Dog Soldiers:

or the True Meaning of Blu-ray


Scott MacDonald

    Dog Soldiers is one of the finest werewolf films of the 21st Century, and to be honest could easily squeeze into the pantheon of all time genre best as far as werewolf films are concerned. The werewolf as a cinematic monster is so drastically under utilized unlike it's cinematic counterparts zombies and vampires, that when one pops up, it automatically finds itself compared to others in it’s immediately monstrous subgenre.

    Dog Soldiers is the feature film debut by director Neil Marshall. Marshall would go on to direct another horror classic The Descent, and also the post-apocalyptic throwback Doomsday, as well as Centurion.  These days he is well-known for directing some of the most action heavy episodes of HBO's Game of Thrones The high adrenaline action style that Marshall would develop throughout his career can easily be pinpointed to his beginnings with Dog Soldier (and also the short film Combat included on the Blu).

    The film follows a Scottish Special Forces team on a series of weekend exercises. While out they stumble on Captain Ryan, the survivor of an apparent ambush whose squad was well armed, but somehow taken down. He rants about how "There was only supposed to be one", and we are soon to find out that a pack of werewolves tore his squad to bits. The team, who only has weapons with "blank" ammunition have to find a way to survive the werewolves who are stalking them. When all hope seems gone, they are given refuge in a rural home to tend to their Sergeant's wounds, and also to put up one last stand against the wolves.

    The film itself is an intense experience, and that should be no surprise coming from Marshall, whose riotous cinematic vision was on display right out of the gate. It was just done in a much more raw, low budget manner akin to the the first Evil Dead film.  Of course, Marshall makes his format work for him, and the film is grainy, dark, and this as well as the isolated setting contributes to the overall feel of the piece almost like an unspoken character.
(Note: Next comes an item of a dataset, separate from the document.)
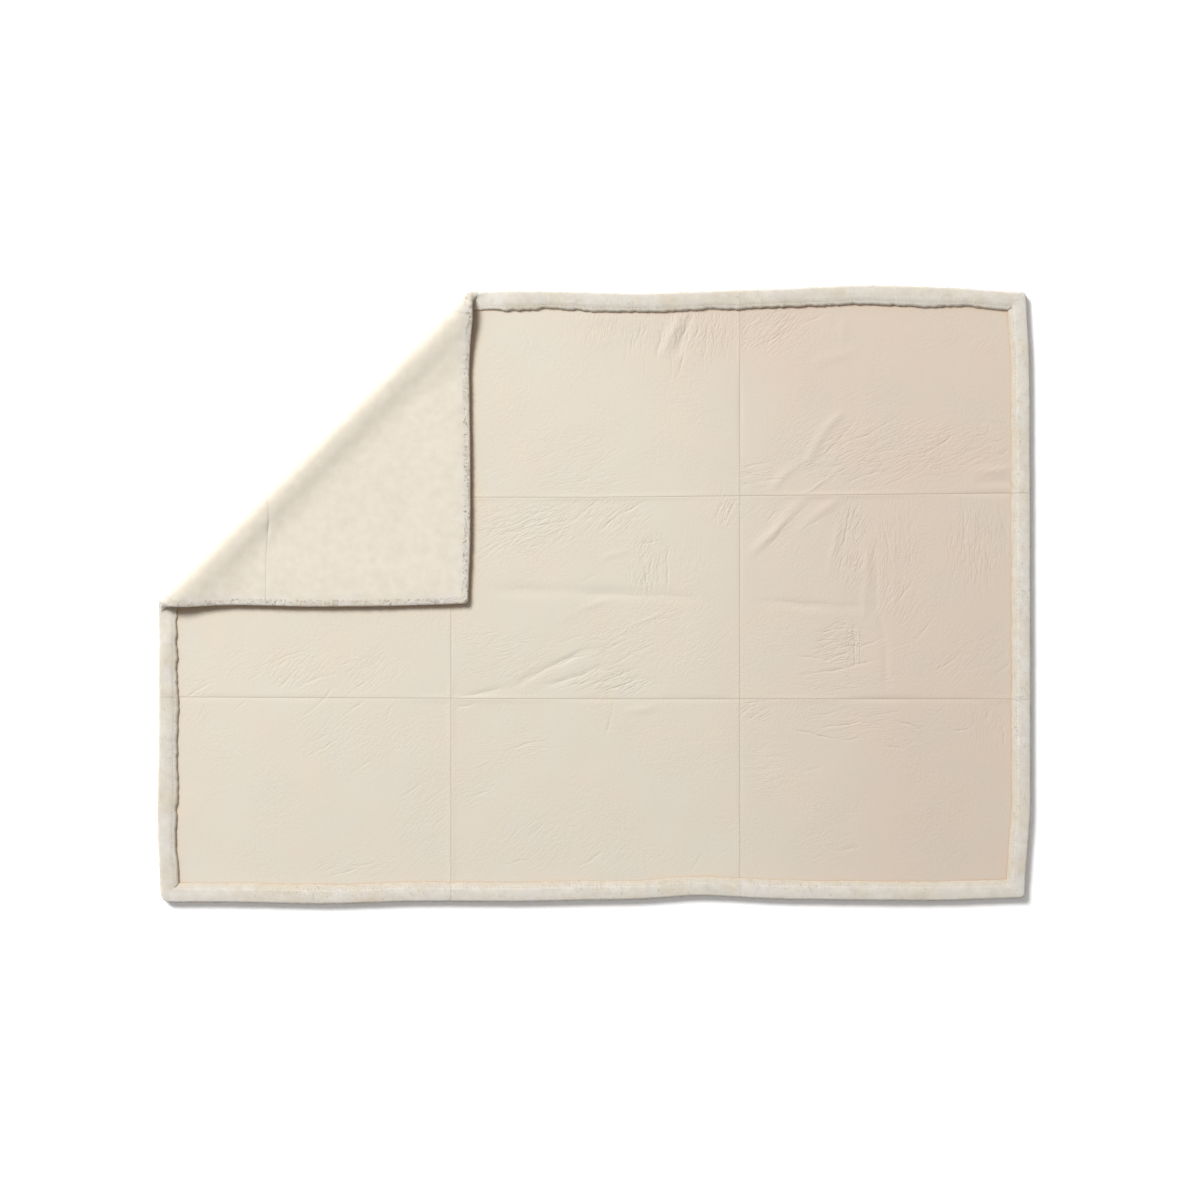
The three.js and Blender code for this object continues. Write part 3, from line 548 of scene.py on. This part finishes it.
def sheared_wool(name, depth, glow):
    """Sheared, combed lambswool: matt and soft, light passes a few millimetres into it. It is cream near the
    raw lip and whiter on the roll, with fine streaks across the turned edge. Painted shade darkens it near
    the raw lip on the right and the bottom, and makes it darker and warmer where other cloth is near. Depth
    is how much of its light is scattered inside, and glow how much passes right through."""
    material, tree, output = new_material(name)
    place = add_node(tree, "ShaderNodeTexCoord").outputs["Object"]
    comb = add_node(tree, "ShaderNodeUVMap", {"uv_map": "comb"}).outputs["UV"]
    over = add_node(tree, "ShaderNodeSeparateXYZ", inputs={"Vector": comb}).outputs["Y"]
    over_edge = math_node(tree, "MULTIPLY", over, 10.0)
    on_hem = ramp(tree, over_edge, [(0.7, (1, 1, 1, 1)), (0.95, (0, 0, 0, 1))])
    clump = add_node(tree, "ShaderNodeTexNoise", inputs={"Vector": place, "Scale": 60, "Detail": 4})
    cream = ramp(tree, clump.outputs["Fac"], [(0.3, linear("D5CEC1")), (0.65, linear("DBD4C8"))])
    white = ramp(tree, clump.outputs["Fac"], [(0.3, linear("D1CCC5")), (0.65, linear("D8D4CD"))])
    from_lip = ramp(tree, over_edge, [
        (0.03, (0, 0, 0, 1)), (0.14, (1, 1, 1, 1)), (0.72, (1, 1, 1, 1)), (0.95, (0, 0, 0, 1)),
    ])
    colour = mix_colour(tree, "MIX", from_lip, cream, white)
    stain = add_node(tree, "ShaderNodeTexNoise", inputs={"Vector": place, "Scale": 22, "Detail": 3})
    stained = ramp(tree, stain.outputs["Fac"], [(0.4, (1, 1, 1, 1)), (0.7, linear("FBF7EF"))])
    colour = mix_colour(tree, "MULTIPLY", on_hem, colour, stained)
    # Painted shade: the wool near the raw lip on the right and the bottom, where it slopes towards the
    # light, is darkened
    colour = mix_colour(tree, "MIX", attribute(tree, "lit_lip_painted_shade"), colour, linear("BDB2A2"))
    # Painted shade: darker and warmer where other cloth is near, as at the slit under the raw lip and along
    # the flap's edge
    colour = with_painted_shade(tree, colour, "EED2AC", 0.04, 0.15, 0.6)
    combed = add_node(tree, "ShaderNodeMapping", inputs={"Vector": comb, "Scale": (420, 70, 1)})
    streak = add_node(tree, "ShaderNodeTexNoise", inputs={
        "Vector": combed.outputs["Vector"], "Scale": 1.0, "Detail": 3, "Distortion": 0.8,
    })
    fibre = add_node(tree, "ShaderNodeTexNoise", inputs={"Vector": place, "Scale": 380, "Detail": 3})
    streaks = math_node(tree, "MULTIPLY", streak.outputs["Fac"], on_hem)
    height = math_node(tree, "MULTIPLY_ADD", fibre.outputs["Fac"], 0.35, streaks)
    bump = add_node(tree, "ShaderNodeBump", inputs={"Strength": 0.3, "Distance": 0.0014, "Height": height})
    shader = add_node(tree, "ShaderNodeBsdfPrincipled", inputs={
        "Base Color": colour, "Roughness": 0.95, "IOR": 1.5, "Specular IOR Level": 0.1,
        "Diffuse Roughness": 1.0,
        "Subsurface Weight": depth, "Subsurface Radius": (1.0, 0.85, 0.7), "Subsurface Scale": 0.0045,
        "Sheen Weight": 0.05, "Sheen Roughness": 0.6, "Normal": bump.outputs["Normal"],
    })
    through = add_node(tree, "ShaderNodeBsdfTranslucent", inputs={
        "Color": colour, "Normal": bump.outputs["Normal"],
    })
    blend = add_node(tree, "ShaderNodeMixShader", inputs={
        0: glow, 1: shader.outputs["BSDF"], 2: through.outputs["BSDF"],
    })
    tree.links.new(blend.outputs["Shader"], output.inputs["Surface"])
    return material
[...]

    Now this is where I get to an issue I've wanted to address for quite some time, and the controversy surrounding the release of Dog Soldiers has given me the opportunity to do so. Dog Soldiers like so many of it's low budget horror and exploitation brethren of the past was shot using the Super 16mm format. That format is intensely grainy especially in low light conditions like those present in Dog Soldiers.  The grain is further enhanced by the fact that the 16mm was blown up to 35mm for theatrical exhibition. 

    Now there have been 16mm films transferred to Blu-ray with stunning results, look no further than Frank Henenlotter's Basket Case or Sam Raimi's Evil Dead for a look, but even as nice as they look they share a raw quality to them.  Raimi and Henenlotter obviously had better sources available to them, than Marshall and Scream Factory did for Dog Soldiers, and it does certainly show, but one important thing that must be understood by anyone who picks up a Blu-ray of a film that was shot on film, that the point of the format is to not make the film look HD or NEW (whatever that means), but to give the film the best possible interpretation of it's original look.

    Scream Factory and Neil Marshall did not have access to the negatives of Dog Soldiers, and so they went with the next best thing cinema prints that were color timed off the negative. These prints were scanned, and restored, but also show off their limitations. That means the transfer is highly grainy, there is some damage that is noticeable throughout, and some black crush that was present in the prints themselves. However, while I would give the transfer a 3/5 should I have done a more traditional review, I would also point out that the transfer is the best Dog Soldiers has ever looked on home video, and that is accurately represents what the film looked like projected in the early 2000's, and so the Blu-ray has done it's job as well as it could have. The transfer by the way for those keeping score is presented by Scream Factory in a 1:78:1 1080p MPEG-4 AVC encode.

    The audio is presented with DTS-HD 5.1 and 2.0 tracks. Both tracks are quite suitable for the film, but nothing too over the top, dialogue comes through clearly, as does the film’s score. I did not detect any issues. The extras include a commentary by Marshall, a hour long behind the scenes, an additional documentary on production design, trailers, Neil Marshall's short film Combat, and more.

Dog Soldiers is not going to be the shiniest Blu-ray on your shelf, but it's an excellent upgrade for the film, and I am glad to have it. There is a solid extras package here, and I wouldn't hesitate to call it HIGHLY RECOMMENDED.